Increasing the initial congestion window is probably smart, but increasing it to a size large enough to hold a 160kb certificate is almost certainly a terrible idea. Lots of people with "broadband" probably never get close to 160kb congestion window size.
Flaky wifi or a bad mobile signal will probably never get above a 32kb congestion window size—that's today, with modern hardware. That's five round trips assuming you start at 32kb and it never increases.
You think airplane wifi is bad? Imagine how bad it'll be when the congestion window starts at an order of magnitude bigger than it would normally ever reach. The "fix" means... Well I don't know actually, because if it could be good, you'd think at least one carrier would have good in-flight wifi. I doubt you could overcome to bureaucratic and technical challenges.

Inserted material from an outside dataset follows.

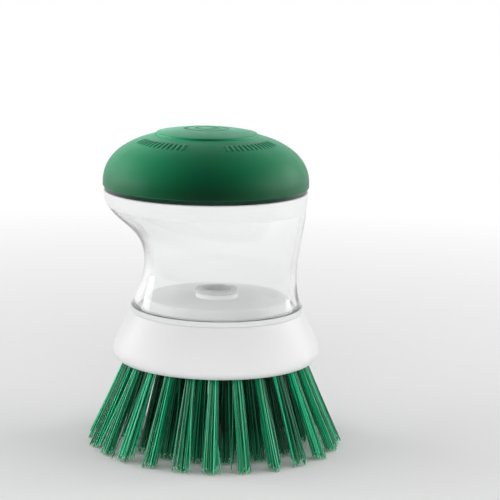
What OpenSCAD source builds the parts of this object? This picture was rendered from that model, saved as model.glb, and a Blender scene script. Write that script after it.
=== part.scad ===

This isn't a problem that can be "fixed" in a lot of cases. If you optimize for the happy path, you're not just hurting people who literally don't have another option, you're hurting yourself when under bad connections.
A 160 KB congestion window with 50 ms RTT means you are limited to a maximum bandwidth of 3,200 MB/s (~25 Mbps). At 200 ms RTT you are limited to ~6.5 Mbps. At 32 KB you are getting ~5 Mbps and ~1 Mbps, respectively.

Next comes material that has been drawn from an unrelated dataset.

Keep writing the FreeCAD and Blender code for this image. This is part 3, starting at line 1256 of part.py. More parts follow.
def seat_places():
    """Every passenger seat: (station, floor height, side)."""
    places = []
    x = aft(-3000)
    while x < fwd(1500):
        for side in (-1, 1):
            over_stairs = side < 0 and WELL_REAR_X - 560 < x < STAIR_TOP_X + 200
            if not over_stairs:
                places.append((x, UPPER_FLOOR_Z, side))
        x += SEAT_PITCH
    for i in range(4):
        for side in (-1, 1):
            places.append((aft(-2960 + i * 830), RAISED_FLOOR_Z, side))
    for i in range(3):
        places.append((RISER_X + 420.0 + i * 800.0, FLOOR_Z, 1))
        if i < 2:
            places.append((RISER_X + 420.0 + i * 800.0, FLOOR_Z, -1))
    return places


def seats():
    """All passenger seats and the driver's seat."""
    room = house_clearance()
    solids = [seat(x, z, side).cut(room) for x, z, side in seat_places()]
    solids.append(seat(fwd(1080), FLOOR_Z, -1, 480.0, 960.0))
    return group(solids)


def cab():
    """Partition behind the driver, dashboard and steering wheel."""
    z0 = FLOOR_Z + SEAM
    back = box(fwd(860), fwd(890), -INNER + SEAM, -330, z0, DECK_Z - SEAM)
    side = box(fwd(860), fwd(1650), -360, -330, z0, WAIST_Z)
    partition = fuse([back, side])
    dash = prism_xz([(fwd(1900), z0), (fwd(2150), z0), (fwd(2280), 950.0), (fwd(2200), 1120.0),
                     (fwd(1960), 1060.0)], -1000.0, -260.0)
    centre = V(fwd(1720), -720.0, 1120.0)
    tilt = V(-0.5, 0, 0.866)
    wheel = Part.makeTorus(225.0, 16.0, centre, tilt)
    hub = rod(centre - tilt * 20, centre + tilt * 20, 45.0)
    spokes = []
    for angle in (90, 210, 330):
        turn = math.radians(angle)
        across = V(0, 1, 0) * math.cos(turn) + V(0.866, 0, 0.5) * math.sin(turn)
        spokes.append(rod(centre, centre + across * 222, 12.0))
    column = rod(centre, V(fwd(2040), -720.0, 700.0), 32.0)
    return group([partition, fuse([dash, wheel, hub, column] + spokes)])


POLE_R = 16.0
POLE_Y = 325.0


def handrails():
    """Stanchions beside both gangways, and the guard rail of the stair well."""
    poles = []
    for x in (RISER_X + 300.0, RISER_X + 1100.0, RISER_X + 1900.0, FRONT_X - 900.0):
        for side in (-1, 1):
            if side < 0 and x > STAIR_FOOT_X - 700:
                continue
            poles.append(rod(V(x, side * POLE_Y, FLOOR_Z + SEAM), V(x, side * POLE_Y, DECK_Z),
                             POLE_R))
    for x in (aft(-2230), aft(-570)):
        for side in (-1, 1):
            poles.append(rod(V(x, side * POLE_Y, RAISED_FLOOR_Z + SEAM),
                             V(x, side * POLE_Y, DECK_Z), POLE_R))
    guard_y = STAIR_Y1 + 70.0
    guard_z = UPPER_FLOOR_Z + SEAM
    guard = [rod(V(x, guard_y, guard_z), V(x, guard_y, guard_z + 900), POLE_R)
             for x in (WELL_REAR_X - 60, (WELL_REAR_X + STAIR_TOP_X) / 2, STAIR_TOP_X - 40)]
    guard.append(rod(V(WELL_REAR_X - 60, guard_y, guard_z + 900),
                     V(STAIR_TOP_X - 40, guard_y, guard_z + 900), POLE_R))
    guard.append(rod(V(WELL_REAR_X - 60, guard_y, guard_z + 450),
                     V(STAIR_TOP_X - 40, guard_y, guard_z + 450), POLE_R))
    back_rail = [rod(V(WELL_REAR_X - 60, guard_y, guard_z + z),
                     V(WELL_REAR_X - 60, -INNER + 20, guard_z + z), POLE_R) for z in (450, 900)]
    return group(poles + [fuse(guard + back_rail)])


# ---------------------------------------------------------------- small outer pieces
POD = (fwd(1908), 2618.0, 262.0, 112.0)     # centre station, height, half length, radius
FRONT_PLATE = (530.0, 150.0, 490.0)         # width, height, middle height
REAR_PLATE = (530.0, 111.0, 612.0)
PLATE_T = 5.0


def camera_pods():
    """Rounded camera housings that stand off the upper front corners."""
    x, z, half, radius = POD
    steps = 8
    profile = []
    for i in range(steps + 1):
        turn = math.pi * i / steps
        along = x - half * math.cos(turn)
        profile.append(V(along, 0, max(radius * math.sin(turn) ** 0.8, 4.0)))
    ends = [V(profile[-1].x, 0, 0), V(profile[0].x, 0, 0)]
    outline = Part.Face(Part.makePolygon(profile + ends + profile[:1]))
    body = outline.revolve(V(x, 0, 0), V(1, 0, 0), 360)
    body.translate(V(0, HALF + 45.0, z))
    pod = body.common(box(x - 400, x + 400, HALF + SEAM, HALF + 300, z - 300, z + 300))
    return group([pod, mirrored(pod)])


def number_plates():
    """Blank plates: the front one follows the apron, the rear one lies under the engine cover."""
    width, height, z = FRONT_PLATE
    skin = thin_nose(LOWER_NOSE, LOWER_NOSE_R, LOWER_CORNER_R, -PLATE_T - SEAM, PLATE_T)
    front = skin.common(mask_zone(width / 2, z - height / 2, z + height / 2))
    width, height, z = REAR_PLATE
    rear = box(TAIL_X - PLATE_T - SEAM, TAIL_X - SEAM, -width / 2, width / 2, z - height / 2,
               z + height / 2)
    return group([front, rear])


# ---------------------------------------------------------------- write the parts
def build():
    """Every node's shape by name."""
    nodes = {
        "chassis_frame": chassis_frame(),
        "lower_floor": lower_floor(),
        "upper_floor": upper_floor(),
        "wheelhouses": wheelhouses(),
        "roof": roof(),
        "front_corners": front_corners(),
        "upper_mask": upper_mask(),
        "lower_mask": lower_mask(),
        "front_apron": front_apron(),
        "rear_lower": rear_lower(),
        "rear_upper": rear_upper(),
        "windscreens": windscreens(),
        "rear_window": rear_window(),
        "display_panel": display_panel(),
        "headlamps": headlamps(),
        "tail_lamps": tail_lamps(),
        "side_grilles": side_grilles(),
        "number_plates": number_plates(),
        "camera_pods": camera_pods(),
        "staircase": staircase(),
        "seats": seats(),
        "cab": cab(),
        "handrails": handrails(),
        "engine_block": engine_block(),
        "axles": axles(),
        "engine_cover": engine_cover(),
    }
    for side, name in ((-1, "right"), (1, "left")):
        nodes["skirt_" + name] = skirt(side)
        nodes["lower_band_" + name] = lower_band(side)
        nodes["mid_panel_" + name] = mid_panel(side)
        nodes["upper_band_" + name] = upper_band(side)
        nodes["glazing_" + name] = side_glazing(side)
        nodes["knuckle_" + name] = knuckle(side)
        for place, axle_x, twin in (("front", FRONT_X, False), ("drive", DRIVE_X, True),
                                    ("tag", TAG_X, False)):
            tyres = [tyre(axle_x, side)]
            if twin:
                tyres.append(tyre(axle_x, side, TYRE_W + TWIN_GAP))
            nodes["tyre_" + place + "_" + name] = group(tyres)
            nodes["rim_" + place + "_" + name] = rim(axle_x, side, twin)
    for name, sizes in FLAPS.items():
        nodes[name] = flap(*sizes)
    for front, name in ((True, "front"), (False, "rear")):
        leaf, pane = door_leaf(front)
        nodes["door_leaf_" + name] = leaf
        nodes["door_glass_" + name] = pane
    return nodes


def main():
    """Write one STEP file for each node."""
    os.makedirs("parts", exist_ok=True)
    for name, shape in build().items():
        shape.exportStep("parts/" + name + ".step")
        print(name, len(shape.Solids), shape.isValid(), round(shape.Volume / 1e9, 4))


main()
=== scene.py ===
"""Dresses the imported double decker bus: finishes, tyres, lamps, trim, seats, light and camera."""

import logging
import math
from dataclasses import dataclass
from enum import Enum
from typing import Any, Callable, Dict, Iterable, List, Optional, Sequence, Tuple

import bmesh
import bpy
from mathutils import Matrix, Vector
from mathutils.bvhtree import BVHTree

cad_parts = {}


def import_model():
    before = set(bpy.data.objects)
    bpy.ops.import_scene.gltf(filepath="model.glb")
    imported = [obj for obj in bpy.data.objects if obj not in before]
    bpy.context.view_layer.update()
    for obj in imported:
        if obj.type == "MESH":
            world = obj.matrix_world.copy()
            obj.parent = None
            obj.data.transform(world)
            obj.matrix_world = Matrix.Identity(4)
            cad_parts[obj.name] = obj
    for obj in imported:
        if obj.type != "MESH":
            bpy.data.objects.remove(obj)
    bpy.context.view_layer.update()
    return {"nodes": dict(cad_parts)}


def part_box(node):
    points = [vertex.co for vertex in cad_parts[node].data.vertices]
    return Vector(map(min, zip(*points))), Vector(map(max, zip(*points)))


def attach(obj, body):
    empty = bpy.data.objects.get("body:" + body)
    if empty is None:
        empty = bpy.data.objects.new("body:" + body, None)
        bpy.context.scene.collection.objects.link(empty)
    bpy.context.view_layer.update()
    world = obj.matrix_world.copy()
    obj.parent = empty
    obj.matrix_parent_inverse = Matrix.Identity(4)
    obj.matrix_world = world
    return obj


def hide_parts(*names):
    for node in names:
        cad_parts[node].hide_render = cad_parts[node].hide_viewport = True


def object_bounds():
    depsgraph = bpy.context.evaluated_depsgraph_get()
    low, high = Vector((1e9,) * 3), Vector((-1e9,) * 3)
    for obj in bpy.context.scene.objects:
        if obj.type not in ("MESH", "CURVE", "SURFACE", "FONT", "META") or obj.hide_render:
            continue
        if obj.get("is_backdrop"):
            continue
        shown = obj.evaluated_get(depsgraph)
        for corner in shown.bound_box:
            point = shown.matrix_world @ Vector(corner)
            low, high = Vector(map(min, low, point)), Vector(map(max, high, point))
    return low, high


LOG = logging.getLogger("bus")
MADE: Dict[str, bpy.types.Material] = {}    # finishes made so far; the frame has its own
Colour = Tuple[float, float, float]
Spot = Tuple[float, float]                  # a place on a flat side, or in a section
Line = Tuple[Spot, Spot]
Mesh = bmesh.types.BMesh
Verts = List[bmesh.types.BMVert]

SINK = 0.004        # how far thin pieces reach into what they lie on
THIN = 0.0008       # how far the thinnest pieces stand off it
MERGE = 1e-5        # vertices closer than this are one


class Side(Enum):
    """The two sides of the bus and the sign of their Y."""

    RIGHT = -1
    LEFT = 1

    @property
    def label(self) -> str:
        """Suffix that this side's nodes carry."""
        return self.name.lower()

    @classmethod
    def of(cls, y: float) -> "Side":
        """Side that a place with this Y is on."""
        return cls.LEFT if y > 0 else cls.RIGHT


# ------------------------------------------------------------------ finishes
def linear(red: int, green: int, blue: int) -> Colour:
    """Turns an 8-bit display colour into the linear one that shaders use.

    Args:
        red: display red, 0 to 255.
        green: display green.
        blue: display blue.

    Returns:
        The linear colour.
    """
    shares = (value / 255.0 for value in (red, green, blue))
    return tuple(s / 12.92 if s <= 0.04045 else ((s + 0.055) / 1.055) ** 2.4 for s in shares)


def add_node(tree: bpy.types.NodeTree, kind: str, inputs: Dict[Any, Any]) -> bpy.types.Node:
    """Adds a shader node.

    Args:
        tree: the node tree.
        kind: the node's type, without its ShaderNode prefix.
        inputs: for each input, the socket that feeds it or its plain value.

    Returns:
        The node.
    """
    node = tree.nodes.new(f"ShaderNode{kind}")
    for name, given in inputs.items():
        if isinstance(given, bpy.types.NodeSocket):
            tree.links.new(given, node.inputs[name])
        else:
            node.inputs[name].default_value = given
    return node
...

If you are literally being limited to 1 Mbps, then you should not use a initial 160 KB congestion window as that is too much for your connection anyways. You can solve this with proper adaptive channel parameter detection in your network stack. In the presence of arbitrarily poor, degraded, or lossy network conditions, you should already be doing this to achieve good throughput and initial connection throughput.
A proper design should only really have the problem of "we are literally sending more data which fundamentally takes a extra N units of time on our K rate connection". This is a problem that is still worth solving by reducing the size of the certificate chain, but if you have other problems than that then you should solve them as well. More pointedly, having problems other than that directly points at serious structural design deficiencies that are ossified and brittle.